Aim: The material below contains a line with "color(body_wood) block_board(belly_joint, front_joint);" and a line with "from mathutils.bvhtree import BVHTree". Copy exactly those two lines and all lines between them.
#### Dataset excerpt
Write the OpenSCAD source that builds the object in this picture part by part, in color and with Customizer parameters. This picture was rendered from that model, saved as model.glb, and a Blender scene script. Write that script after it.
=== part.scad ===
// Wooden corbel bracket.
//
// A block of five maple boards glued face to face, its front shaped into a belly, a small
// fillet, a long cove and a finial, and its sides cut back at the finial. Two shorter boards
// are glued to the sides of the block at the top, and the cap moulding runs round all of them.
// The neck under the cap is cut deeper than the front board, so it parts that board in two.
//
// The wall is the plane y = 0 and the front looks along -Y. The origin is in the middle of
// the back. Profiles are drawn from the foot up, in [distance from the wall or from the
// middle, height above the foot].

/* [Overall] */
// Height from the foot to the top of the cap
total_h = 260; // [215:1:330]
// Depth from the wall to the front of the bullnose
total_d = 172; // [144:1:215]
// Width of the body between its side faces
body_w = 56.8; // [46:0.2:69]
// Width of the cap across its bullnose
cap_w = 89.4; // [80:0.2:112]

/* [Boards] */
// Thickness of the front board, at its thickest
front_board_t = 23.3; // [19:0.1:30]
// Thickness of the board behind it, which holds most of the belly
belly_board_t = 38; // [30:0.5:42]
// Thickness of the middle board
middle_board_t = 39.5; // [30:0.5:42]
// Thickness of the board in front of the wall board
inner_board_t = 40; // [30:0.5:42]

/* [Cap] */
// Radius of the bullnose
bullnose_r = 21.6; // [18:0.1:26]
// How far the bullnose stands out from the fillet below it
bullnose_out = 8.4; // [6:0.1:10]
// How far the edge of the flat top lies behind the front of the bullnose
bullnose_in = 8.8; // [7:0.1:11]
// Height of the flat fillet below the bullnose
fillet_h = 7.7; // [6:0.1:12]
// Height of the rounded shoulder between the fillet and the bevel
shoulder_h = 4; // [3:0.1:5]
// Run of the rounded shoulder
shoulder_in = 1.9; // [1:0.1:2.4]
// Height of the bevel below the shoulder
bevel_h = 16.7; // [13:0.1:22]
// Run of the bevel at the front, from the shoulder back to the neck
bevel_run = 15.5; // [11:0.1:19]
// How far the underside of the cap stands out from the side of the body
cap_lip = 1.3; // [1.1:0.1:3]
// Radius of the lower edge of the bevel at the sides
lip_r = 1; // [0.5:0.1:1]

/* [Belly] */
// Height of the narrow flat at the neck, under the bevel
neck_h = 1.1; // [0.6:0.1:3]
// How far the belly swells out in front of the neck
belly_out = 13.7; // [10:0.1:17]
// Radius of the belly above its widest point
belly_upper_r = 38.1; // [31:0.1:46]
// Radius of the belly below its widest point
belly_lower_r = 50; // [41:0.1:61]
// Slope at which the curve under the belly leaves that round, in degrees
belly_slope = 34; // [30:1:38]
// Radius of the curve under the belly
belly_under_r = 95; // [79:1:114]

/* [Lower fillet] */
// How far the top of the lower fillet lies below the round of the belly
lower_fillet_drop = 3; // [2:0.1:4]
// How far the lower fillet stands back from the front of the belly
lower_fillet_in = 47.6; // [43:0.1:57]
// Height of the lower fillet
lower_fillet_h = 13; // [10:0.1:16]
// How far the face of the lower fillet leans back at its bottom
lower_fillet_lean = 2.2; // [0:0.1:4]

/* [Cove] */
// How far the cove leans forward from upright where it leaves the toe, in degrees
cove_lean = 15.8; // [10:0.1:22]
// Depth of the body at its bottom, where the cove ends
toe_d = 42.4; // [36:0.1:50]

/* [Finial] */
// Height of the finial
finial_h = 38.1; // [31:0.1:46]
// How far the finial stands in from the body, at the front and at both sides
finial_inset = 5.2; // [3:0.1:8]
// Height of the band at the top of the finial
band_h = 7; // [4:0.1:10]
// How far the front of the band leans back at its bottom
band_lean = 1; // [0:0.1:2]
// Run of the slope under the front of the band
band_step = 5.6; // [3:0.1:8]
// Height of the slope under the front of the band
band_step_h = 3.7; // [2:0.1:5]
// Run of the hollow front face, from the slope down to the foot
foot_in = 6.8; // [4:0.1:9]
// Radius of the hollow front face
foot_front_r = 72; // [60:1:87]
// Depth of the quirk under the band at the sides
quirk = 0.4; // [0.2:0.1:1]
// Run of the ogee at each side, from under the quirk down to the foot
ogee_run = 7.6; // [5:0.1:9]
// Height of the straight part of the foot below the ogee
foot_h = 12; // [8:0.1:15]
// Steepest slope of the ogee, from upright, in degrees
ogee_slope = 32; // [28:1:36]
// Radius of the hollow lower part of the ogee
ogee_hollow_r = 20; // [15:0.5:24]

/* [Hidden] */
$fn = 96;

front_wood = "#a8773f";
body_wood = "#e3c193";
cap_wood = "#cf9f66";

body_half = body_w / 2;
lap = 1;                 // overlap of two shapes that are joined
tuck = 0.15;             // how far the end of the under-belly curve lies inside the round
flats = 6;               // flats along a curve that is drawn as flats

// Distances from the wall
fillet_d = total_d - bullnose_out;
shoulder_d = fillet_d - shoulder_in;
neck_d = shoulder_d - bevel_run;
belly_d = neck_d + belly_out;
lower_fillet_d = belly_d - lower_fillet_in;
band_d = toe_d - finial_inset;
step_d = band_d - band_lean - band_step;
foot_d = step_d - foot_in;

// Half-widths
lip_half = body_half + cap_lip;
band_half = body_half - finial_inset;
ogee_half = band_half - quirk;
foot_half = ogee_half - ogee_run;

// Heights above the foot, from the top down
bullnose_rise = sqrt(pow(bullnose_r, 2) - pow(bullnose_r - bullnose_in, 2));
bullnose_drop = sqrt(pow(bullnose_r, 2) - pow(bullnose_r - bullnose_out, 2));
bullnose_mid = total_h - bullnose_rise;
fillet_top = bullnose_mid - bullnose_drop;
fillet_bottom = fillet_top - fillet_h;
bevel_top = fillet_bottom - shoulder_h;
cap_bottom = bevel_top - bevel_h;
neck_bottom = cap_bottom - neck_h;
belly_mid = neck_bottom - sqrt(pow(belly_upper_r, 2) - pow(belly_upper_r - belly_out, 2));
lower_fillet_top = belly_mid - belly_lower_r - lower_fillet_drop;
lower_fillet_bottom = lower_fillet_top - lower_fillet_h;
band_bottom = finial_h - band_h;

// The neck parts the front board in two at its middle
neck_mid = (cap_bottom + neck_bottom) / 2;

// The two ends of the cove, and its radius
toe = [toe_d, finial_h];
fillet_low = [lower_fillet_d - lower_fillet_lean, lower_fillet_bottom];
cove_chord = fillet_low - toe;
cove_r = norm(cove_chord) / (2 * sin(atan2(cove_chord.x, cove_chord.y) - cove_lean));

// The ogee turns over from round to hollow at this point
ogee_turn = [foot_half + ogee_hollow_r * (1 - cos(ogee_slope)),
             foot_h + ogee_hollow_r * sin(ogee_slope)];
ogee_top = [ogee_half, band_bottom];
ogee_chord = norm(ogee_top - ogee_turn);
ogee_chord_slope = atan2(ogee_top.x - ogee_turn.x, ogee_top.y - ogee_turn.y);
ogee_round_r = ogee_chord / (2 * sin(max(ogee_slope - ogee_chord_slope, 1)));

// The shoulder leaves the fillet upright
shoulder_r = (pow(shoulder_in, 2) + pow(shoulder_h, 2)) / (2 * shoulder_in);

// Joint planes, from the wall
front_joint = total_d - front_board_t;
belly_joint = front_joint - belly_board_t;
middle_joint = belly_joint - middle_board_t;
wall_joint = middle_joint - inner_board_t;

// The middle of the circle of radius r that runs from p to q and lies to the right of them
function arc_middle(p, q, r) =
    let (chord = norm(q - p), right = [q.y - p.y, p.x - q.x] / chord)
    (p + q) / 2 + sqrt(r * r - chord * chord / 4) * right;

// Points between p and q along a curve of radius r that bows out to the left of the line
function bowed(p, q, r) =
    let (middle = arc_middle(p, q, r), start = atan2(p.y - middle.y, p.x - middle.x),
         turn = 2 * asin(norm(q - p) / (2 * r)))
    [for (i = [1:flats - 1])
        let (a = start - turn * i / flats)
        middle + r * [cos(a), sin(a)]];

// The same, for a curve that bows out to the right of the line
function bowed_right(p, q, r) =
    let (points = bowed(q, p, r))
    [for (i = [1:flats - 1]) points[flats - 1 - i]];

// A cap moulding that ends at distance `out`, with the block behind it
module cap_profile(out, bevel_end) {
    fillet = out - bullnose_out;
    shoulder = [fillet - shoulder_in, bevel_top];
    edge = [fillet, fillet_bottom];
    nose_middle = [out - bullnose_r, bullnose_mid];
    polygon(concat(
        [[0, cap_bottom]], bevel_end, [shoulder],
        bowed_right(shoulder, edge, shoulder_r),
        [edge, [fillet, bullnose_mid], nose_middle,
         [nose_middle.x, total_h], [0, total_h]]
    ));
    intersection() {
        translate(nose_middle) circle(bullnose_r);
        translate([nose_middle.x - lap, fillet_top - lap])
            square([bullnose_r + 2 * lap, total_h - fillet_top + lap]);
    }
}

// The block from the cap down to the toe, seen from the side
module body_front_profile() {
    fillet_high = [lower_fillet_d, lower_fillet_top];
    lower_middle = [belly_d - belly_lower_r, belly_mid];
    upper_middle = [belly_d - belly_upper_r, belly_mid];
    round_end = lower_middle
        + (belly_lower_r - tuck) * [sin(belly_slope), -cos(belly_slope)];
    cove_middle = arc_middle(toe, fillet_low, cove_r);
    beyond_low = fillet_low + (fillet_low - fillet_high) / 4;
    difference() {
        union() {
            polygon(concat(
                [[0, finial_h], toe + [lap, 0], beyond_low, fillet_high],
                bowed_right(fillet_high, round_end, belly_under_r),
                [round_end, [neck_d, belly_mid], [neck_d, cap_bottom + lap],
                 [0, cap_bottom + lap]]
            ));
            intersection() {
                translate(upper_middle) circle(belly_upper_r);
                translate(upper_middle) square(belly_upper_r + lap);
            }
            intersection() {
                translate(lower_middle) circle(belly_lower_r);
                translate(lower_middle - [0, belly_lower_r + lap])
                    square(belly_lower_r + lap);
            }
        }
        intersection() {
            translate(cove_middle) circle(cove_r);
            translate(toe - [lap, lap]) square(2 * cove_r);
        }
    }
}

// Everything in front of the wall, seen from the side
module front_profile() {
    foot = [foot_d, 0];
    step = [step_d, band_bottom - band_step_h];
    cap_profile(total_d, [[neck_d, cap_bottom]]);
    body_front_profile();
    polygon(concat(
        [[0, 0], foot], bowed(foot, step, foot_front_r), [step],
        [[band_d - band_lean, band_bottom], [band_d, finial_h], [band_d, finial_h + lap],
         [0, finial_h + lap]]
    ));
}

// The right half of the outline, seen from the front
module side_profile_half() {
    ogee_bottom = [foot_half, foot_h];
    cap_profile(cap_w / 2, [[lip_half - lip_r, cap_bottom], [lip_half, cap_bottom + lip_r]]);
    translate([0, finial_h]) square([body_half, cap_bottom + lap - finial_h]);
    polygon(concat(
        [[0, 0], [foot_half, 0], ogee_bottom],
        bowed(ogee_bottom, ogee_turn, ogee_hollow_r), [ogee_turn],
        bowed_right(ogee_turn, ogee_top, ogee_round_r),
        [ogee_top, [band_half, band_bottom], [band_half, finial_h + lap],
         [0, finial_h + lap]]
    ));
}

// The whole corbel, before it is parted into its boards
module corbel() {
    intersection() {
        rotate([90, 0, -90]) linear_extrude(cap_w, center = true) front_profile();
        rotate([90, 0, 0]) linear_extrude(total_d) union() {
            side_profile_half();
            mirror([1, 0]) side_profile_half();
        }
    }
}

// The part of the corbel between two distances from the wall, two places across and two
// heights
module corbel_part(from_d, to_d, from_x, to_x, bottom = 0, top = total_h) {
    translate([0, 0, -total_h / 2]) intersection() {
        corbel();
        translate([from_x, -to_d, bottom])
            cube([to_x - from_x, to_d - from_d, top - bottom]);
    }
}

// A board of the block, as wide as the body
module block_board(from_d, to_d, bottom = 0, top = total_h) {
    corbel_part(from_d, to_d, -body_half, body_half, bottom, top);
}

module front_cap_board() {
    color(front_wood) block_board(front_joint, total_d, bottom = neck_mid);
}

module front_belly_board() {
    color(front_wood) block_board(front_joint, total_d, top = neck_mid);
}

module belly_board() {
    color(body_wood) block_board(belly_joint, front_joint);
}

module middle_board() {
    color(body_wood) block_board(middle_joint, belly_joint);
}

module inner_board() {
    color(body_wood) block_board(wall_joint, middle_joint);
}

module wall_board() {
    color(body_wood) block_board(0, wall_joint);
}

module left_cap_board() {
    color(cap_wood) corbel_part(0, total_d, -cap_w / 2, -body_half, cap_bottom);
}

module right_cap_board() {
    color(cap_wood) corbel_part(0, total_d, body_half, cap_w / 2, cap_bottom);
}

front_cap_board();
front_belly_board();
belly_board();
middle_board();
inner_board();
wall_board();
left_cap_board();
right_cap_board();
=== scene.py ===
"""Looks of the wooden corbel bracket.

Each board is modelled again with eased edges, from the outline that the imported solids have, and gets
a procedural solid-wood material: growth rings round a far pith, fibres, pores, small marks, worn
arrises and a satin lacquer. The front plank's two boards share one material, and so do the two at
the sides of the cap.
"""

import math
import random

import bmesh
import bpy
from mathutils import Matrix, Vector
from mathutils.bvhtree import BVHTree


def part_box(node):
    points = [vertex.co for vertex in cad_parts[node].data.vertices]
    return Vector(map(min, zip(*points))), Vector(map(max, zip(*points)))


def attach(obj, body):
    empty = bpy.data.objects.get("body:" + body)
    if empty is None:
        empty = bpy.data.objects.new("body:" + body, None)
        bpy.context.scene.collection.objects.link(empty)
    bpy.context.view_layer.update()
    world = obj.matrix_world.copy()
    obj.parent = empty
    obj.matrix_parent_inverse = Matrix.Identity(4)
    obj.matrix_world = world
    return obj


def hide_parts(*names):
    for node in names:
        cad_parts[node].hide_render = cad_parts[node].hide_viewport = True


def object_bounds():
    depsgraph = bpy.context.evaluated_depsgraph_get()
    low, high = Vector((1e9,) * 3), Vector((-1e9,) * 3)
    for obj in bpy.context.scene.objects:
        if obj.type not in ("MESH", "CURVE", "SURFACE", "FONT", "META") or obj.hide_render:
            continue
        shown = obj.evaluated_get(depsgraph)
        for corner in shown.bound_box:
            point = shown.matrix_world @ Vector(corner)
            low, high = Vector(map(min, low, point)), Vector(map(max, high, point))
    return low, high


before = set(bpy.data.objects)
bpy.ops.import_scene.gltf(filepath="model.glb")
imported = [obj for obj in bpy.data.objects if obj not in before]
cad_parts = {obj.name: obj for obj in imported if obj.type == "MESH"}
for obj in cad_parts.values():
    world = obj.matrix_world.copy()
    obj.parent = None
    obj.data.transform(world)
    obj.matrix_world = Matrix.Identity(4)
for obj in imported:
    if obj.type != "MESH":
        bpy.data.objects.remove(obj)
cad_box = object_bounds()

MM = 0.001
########
Correct answer:
    color(body_wood) block_board(belly_joint, front_joint);
}

module middle_board() {
    color(body_wood) block_board(middle_joint, belly_joint);
}

module inner_board() {
    color(body_wood) block_board(wall_joint, middle_joint);
}

module wall_board() {
    color(body_wood) block_board(0, wall_joint);
}

module left_cap_board() {
    color(cap_wood) corbel_part(0, total_d, -cap_w / 2, -body_half, cap_bottom);
}

module right_cap_board() {
    color(cap_wood) corbel_part(0, total_d, body_half, cap_w / 2, cap_bottom);
}

front_cap_board();
front_belly_board();
belly_board();
middle_board();
inner_board();
wall_board();
left_cap_board();
right_cap_board();
=== scene.py ===
"""Looks of the wooden corbel bracket.

Each board is modelled again with eased edges, from the outline that the imported solids have, and gets
a procedural solid-wood material: growth rings round a far pith, fibres, pores, small marks, worn
arrises and a satin lacquer. The front plank's two boards share one material, and so do the two at
the sides of the cap.
"""

import math
import random

import bmesh
import bpy
from mathutils import Matrix, Vector
from mathutils.bvhtree import BVHTree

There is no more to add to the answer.